I felt like the Holy Spirit was telling me He knew the meeting was the same day as the 5k and I wasn't supposed to attend the 5K, BUT "I" found a way to make it happen. He was letting me know if He was really driving I would just listen to exactly what He said to do, just like He taught me that morning in the Bible study that I led.... and not go.
You see in the natural God's commands can seem very strange. Like stepping into flood waters and expecting the waters to part.
Why wouldn't I go to an event to support my dear friend and her sweet family. A friend that has been so generous to me for years!
In the natural it would look like poor driving and to be honest I didn't want to look ungrateful and more than that I wanted to wear my cape!
I was putting how I would feel before what God flat out said to do, or not do in this case.
How did that work for me?
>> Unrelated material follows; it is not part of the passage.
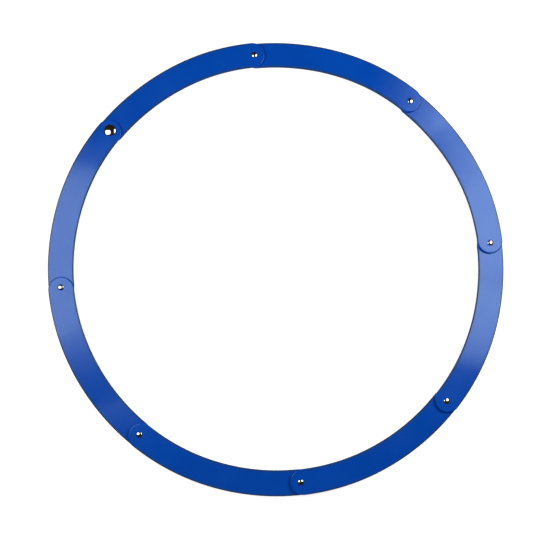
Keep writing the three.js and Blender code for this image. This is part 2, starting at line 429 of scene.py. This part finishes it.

I ended up not going to either event as I felt awful most of the day :(
I think if I would have just left things alone, knowing God knew both events would be the same day and trusted Him that I was right where I was supposed to be my night of pain would have ended different.
I believe with all my heart God was protecting me from something this morning. Something that would have harmed me and would have taken away from Corries big day.
I was in a place I had never been before. I needed to listen to the instructions of my guide, the Holy Spirit, and do exactly what He said. I could have then gone to my scheduled meeting and handled my responsibility with power and strength. Heck I could have even wore my cape!
Gena's Jewels lesson for the day
Before you call the Jesus hotline on your fellow drivers ask yourself, does he know his way around or is this his first time in this place?
Or
Is it possible he's following his guide, the Holy Spirit, and going in the exact direction God told him?